Mort du romancier et poète écossais John Burnside
John Burnside, né le 19 mars 1955 en Ecosse où il enseigna la littérature à l’université et mort à 69 ans «après une brève maladie» le 29 mai, fut d’abord célèbre en Grande-Bretagne comme poète couvert de prix. Il fut aussi collaborateur du Times Literary Supplement, du Guardian et du New Yorker. Mais c’est en tant que romancier qu’il fut connu en France où, depuis plus de vingt ans, les éditions Métailié ont publié sept de ses oeuvres (un unique recueil de poèmes, Chasse nocturne, a été traduit chez Verdier en 2009). Les titres de ces romans, dans l’ordre de leur parution, tracent les contours des domaines d’inspiration de John Burnside : la Maison muette, Une vie nulle part, les Empreintes du diable, Un mensonge sur mon père, Scintillation, l’Eté des noyés et le Bruit du dégel. Il y a dans cette oeuvre la science et la sauvagerie, la nature et l’imagination, la vérité et l’impossible vérité. Il y a d’abord le langage comme élément purement narratif puisque le narrateur fou de la Maison muette est prêt à toutes les tortures, qu’il ne voit pas comme telles, pour déterminer d’où vient ce langage, si un être immédiatement séparé des autres aura ou non la possibilité de l’acquérir. Les romans de John Burnside fourmillent ainsi d’énigmes et leur ton en fait des romans spécialement noirs cependant pourvus d’humour, mais les résolutions de ces énigmes ne relèvent pas du genre policier, quand bien même ce sont des meurtres qui sont parfois éclaircis, parce que le lecteur est tellement entraîné dans le monde créé par l’auteur qu’un assassin ne pèse guère lourd face à une émotion, un sentiment ou une sensation.

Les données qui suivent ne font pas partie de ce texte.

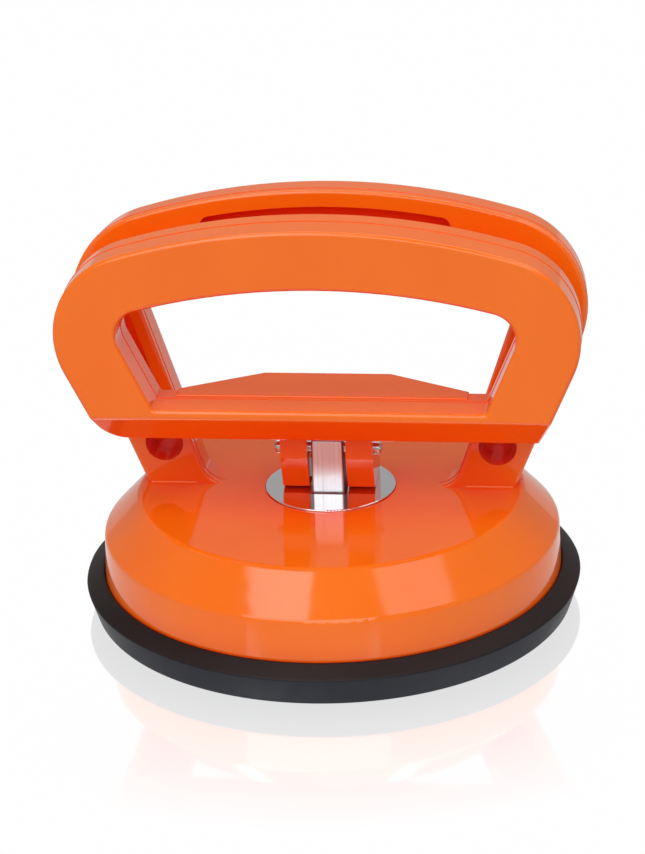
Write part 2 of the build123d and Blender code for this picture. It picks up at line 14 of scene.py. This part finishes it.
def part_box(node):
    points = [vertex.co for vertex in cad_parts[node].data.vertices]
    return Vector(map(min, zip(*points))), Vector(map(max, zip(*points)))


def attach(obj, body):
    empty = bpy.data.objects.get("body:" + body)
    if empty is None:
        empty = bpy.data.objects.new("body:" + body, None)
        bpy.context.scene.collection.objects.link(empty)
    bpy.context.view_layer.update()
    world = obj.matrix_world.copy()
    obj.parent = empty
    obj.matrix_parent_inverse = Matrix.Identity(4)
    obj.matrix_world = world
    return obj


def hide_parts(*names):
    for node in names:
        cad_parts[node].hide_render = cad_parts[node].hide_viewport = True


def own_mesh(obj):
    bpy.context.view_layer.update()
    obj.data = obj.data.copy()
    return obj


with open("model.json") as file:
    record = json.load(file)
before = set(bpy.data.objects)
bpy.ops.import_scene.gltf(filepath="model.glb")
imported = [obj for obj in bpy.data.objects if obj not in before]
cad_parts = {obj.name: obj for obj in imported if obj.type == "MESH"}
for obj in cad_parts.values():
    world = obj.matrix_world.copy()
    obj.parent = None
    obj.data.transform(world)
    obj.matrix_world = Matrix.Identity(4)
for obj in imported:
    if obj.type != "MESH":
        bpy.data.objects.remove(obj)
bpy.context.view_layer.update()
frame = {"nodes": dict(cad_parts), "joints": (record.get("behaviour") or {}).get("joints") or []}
nodes = frame["nodes"]
scene = bpy.context.scene
scene.view_settings.view_transform = "Standard"

MM = 0.001

# --- camera ---------------------------------------------------------------------------------------
VIEW_DOWN = 0.400          # radians below the horizontal
VIEW_ASIDE = 0.122         # radians towards +X from straight in front
VIEW_ROLL = -0.034
VIEW_DISTANCE = 0.6738
AIM_ASIDE = -0.0015        # the camera stands this far along its own right and up
AIM_UP = 0.0395
LENS = 118.0               # millimetres, as is the sensor, which lies along the tall side
SENSOR = 36.0
NEAREST_SEEN = 0.01


def make_camera():
    """The camera, rolled a little, as a photographer's hand-held one is."""
    back = Vector((sin(VIEW_ASIDE) * cos(VIEW_DOWN), -cos(VIEW_ASIDE) * cos(VIEW_DOWN), sin(VIEW_DOWN)))
    right = Vector((cos(VIEW_ASIDE), sin(VIEW_ASIDE), 0.0))
    up = back.cross(right)
    place = back * VIEW_DISTANCE + right * AIM_ASIDE + up * AIM_UP
    rolled_right = right * cos(VIEW_ROLL) + up * sin(VIEW_ROLL)
    rolled_up = up * cos(VIEW_ROLL) - right * sin(VIEW_ROLL)
    data = bpy.data.cameras.new("camera")
    data.lens = LENS
    data.sensor_width = SENSOR
    data.clip_start = NEAREST_SEEN
    camera = bpy.data.objects.new("camera", data)
    turn = Matrix((rolled_right, rolled_up, back)).transposed()
    camera.matrix_world = Matrix.Translation(place) @ turn.to_4x4()
    scene.collection.objects.link(camera)
    scene.camera = camera


# --- material helpers -----------------------------------------------------------------------------
NOISE_MIDDLE = (0.3, 0.7)  # most of a noise's values lie between these


class Nodes:
    """A material's node tree with short calls for the nodes used here."""

    def __init__(self, name):
        self.material = bpy.data.materials.new(name)
        self.material.use_nodes = True
        self.tree = self.material.node_tree
        self.shader = self.tree.nodes["Principled BSDF"]
        self.position = self.add("ShaderNodeTexCoord").outputs["Object"]

    def add(self, kind, **settings):
        node = self.tree.nodes.new(kind)
        for key, value in settings.items():
            setattr(node, key, value)
        return node

    def link(self, source, target):
        self.tree.links.new(source, target)

    def value(self, node, socket, value):
        """A number or colour goes on the socket, and another node's output is linked to it."""
        if isinstance(value, bpy.types.NodeSocket):
            self.link(value, node.inputs[socket])
        else:
            node.inputs[socket].default_value = value

    def stretched(self, scale):
        node = self.add("ShaderNodeMapping")
        self.link(self.position, node.inputs["Vector"])
        node.inputs["Scale"].default_value = scale
        return node.outputs["Vector"]

    def noise(self, scale, detail=2.0, roughness=0.5, where=None):
        node = self.add("ShaderNodeTexNoise")
        self.link(where or self.position, node.inputs["Vector"])
        node.inputs["Scale"].default_value = scale
        node.inputs["Detail"].default_value = detail
        node.inputs["Roughness"].default_value = roughness
        return node.outputs["Fac"]

    def range(self, value, low, high, out_low, out_high):
        node = self.add("ShaderNodeMapRange")
        self.link(value, node.inputs["Value"])
        node.inputs["From Min"].default_value = low
        node.inputs["From Max"].default_value = high
        node.inputs["To Min"].default_value = out_low
        node.inputs["To Max"].default_value = out_high
        return node.outputs["Result"]

    def spread(self, noise_value, out_low=0.0, out_high=1.0):
        """The middle of a noise, spread over a range of its own."""
        return self.range(noise_value, *NOISE_MIDDLE, out_low, out_high)

    def mix(self, factor, first, second):
        node = self.add("ShaderNodeMix", data_type="RGBA")
        self.value(node, "Factor", factor)
        for socket, colour in ((node.inputs[6], first), (node.inputs[7], second)):
            if isinstance(colour, bpy.types.NodeSocket):
                self.link(colour, socket)
            else:
                socket.default_value = (*colour, 1.0)
        return node.outputs[2]

    def math(self, operation, first, second=0.5):
        node = self.add("ShaderNodeMath", operation=operation)
        for index, item in enumerate((first, second)):
            if isinstance(item, bpy.types.NodeSocket):
                self.link(item, node.inputs[index])
            else:
                node.inputs[index].default_value = item
        return node.outputs[0]

    def upward(self):
        """Upward part of the surface's normal, in the object's own frame."""
        parts = self.add("ShaderNodeSeparateXYZ")
        self.link(self.add("ShaderNodeTexCoord").outputs["Normal"], parts.inputs[0])
        return parts.outputs["Z"]

    def shade_of_grey(self, value):
        node = self.add("ShaderNodeCombineColor")
        for socket in node.inputs:
            self.link(value, socket)
        return node.outputs[0]

    def bump(self, height, strength, depth):
        node = self.add("ShaderNodeBump")
        node.inputs["Strength"].default_value = strength
        node.inputs["Distance"].default_value = depth
        self.link(height, node.inputs["Height"])
        self.link(node.outputs["Normal"], self.shader.inputs["Normal"])

    def finish(self, colour, rough, **constants):
        self.value(self.shader, "Base Color", colour)
        self.value(self.shader, "Roughness", rough)
        for key, value in constants.items():
            self.shader.inputs[key.replace("_", " ")].default_value = value
        return self.material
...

«L’illusion de l’ordre», telle qu’elle apparaît dans l’Eté des noyés, est un thème central de John Burnside. D’une certaine façon, même la psychologie se métamorphose. Le langage est en soi un récit, comme le sont aussi l’imagination, la paternité ou la terreur, mais on peut aussi bien dire que ces quatre éléments sont des secrets, il n’est pas possible de les embringuer définitivement dans aucun classement. «Le fait qu’un adulte puisse oublier les terreurs de l’enfance est un mystère pour moi, toujours est-il qu’il les oublie», écrit le narrateur d’Un mensonge sur mon père dont la mère est un «labyrinthe de contradictions» et où on lit aussi : «ce livre gagne à être considéré comme un roman». Quant aux secrets, voici dans les Empreintes du diable : «Certains de ces secrets, de part et d’autre, étaient agréables à taire, toutes les joies cachées et les bribes de connaissance qui exigent d’être dissimulées car nous savons qu’elles vont se volatiliser si nous les mentionnons, et les secrets impossibles à trahir de toute façon, parce qu’il n’existe pas de mots qui puissent les exprimer.» Dans Scintillation, est réglé à sa façon le sort des terreurs secrètes: «“C’est bien d’avoir peur des rêves”, lui avait dit son père un jour qu’Andrew s’éveillait d’un cauchemar en pleurant et en appelant à l’aide.» Dès la Maison muette, les repères temporels sont mis en cause : «Mais si les mots nous éloignent du présent, de sorte que nous n’appréhendons jamais vraiment la réalité des choses, ils font du passé une complète fiction.» Tandis que «l’avenir est une chose totalement différente. Il n’existe pas du tout, si bien qu’il devient le royaume de conjectures banales et cependant troublantes», comme l’écrivit John Burnside dans Libération en 2005, quand un écrivain était invité le samedi à raconter sa semaine.
Voici les derniers mots du narrateur des Empreintes du diable, évoquant celui qui n’est «pas le diable, somme toute» : «J’ai de la peine pour lui, je crois. Je ne lui parle jamais, je ne laisse transparaître aucun signe révélant que je sais qui il est, mais parfois j’ai envie de l’emmener là-bas, sur la pointe, pour lui montrer les oiseaux.» A la fin du Bruit du dégel, dernier roman traduit, la narratrice, aussi familière de la drogue que John Burnside de l’alcool, évoque d’abord cette vieille femme qui «décida un jour de me faire un cadeau. Et ça me parut soudain une idée magnifique que je lui doive la vie». Toutes dernières phrases : «Tout ce que je perçus d’abord, ce fut le bruit de la glace en train de fondre qui gouttait de l’avant-toit, puis je me rendis compte que c’était précisément ce que j’écoutais dans mon rêve. C’était ça. Rien de plus. Le bruit du dégel. Une sorte de musique. Une fin, et un commencement. Ici, et ailleurs.»